[DATA FOR THIS TASK]
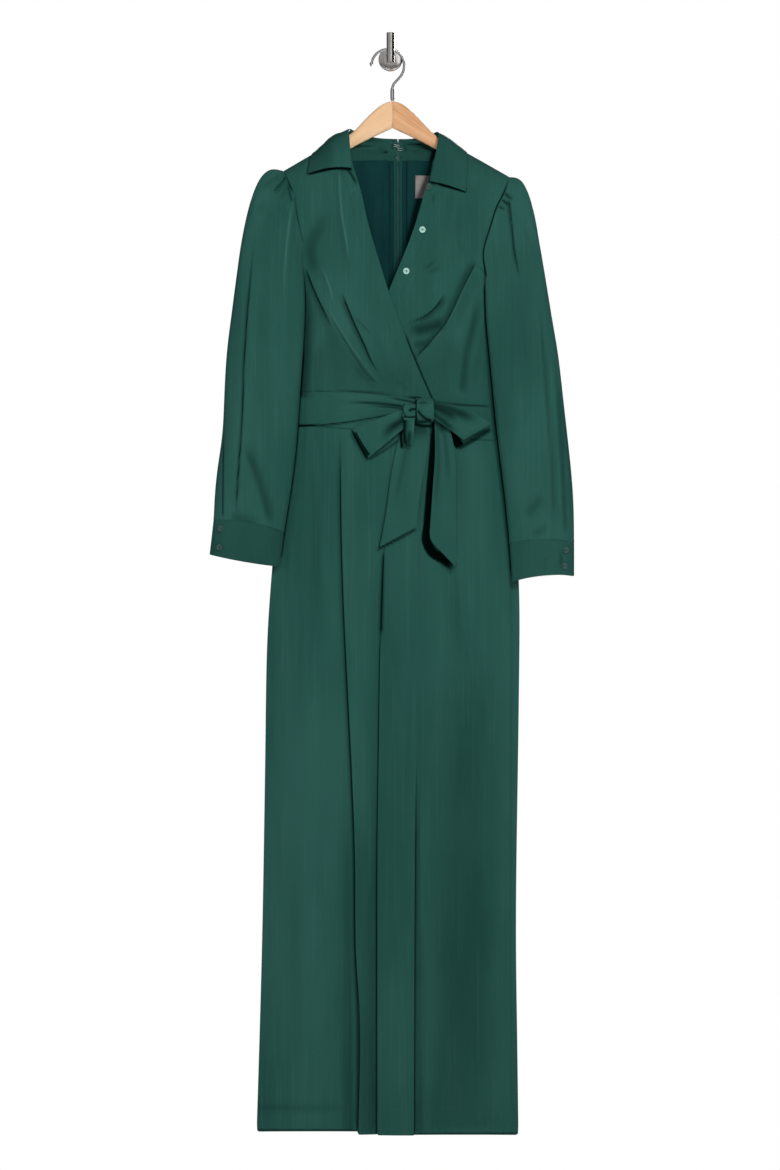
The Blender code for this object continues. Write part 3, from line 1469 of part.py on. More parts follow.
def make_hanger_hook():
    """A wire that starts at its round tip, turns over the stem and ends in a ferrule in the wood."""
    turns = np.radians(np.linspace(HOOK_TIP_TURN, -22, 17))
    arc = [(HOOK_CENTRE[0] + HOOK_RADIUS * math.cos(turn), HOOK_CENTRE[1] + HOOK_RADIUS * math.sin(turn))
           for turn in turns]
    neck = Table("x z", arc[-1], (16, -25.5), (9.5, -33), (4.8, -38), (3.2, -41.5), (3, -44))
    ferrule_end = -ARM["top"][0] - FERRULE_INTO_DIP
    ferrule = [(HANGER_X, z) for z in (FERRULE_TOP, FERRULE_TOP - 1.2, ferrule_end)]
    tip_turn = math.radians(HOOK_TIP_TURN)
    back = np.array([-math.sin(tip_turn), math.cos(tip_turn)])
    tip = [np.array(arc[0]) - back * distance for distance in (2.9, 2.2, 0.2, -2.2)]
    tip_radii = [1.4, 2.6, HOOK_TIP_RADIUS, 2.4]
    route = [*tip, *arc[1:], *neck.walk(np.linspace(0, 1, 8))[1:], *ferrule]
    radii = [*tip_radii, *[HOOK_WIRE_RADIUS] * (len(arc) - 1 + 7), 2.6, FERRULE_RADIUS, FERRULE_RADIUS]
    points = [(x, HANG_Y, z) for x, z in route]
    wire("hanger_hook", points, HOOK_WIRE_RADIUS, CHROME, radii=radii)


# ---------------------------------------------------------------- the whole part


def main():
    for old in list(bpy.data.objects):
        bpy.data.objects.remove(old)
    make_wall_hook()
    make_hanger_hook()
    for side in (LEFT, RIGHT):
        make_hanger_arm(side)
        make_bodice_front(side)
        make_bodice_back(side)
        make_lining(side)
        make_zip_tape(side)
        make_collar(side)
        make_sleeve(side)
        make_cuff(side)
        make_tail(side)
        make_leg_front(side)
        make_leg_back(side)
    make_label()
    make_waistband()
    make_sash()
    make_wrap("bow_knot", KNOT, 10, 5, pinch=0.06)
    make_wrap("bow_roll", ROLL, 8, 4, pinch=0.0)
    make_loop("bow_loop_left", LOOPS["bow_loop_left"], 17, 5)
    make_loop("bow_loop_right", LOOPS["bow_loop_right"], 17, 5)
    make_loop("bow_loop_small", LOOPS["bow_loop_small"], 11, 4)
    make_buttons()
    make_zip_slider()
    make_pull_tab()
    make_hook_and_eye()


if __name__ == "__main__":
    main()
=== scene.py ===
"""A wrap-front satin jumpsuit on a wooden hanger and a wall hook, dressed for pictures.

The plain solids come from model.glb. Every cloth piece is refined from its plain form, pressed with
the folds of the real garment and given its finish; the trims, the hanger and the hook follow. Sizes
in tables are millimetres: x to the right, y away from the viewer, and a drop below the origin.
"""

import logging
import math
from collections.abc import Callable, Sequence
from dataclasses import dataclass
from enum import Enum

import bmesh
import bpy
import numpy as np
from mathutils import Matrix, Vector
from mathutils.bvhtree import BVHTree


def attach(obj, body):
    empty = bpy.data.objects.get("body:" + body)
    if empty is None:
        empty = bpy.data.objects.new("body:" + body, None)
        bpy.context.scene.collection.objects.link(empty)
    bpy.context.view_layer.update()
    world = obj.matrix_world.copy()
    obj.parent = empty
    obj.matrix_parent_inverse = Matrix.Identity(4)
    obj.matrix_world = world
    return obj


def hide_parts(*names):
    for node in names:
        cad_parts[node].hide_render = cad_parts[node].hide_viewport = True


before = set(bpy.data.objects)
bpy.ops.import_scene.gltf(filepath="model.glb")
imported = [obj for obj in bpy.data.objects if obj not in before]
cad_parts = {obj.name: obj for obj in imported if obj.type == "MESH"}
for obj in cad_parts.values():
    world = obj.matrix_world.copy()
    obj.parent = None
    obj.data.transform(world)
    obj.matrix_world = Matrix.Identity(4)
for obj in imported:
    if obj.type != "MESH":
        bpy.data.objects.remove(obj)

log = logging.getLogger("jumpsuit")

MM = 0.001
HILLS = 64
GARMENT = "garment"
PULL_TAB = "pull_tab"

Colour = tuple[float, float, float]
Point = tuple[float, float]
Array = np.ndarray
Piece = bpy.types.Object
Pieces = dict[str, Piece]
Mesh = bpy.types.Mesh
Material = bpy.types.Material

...

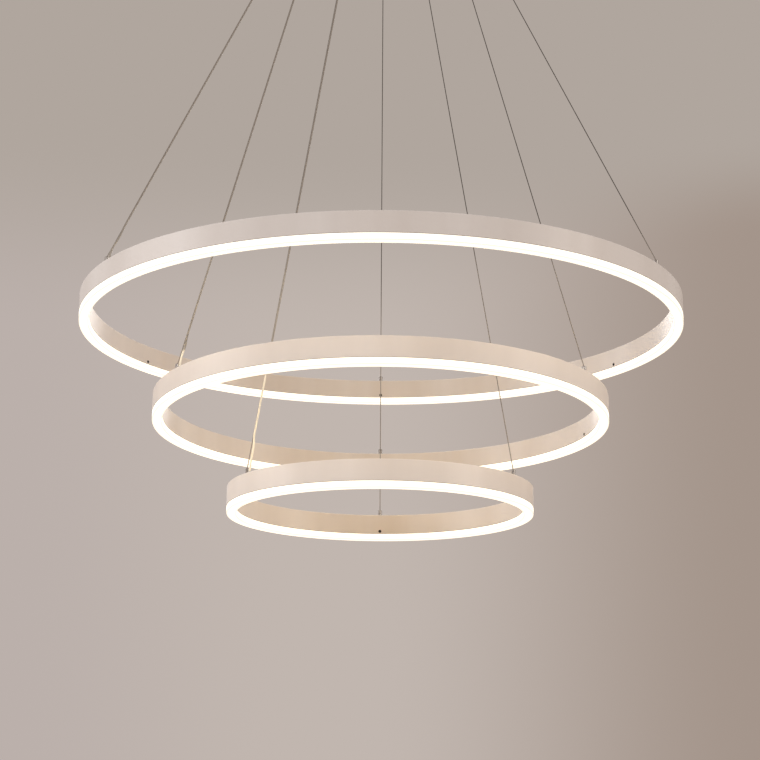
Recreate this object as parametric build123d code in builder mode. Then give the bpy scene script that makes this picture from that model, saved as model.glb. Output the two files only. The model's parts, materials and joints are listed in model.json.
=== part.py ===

[TASK DIRECTIONS] Repeat exactly the lines from the one that contains "cad_parts[node].hide_render = cad_parts[node].hide_viewport" through the one that contains "in imported if", and only those.

[WRITTEN SOLUTION]
        cad_parts[node].hide_render = cad_parts[node].hide_viewport = True


before = set(bpy.data.objects)
bpy.ops.import_scene.gltf(filepath="model.glb")
imported = [obj for obj in bpy.data.objects if obj not in before]
cad_parts = {obj.name: obj for obj in imported if obj.type == "MESH"}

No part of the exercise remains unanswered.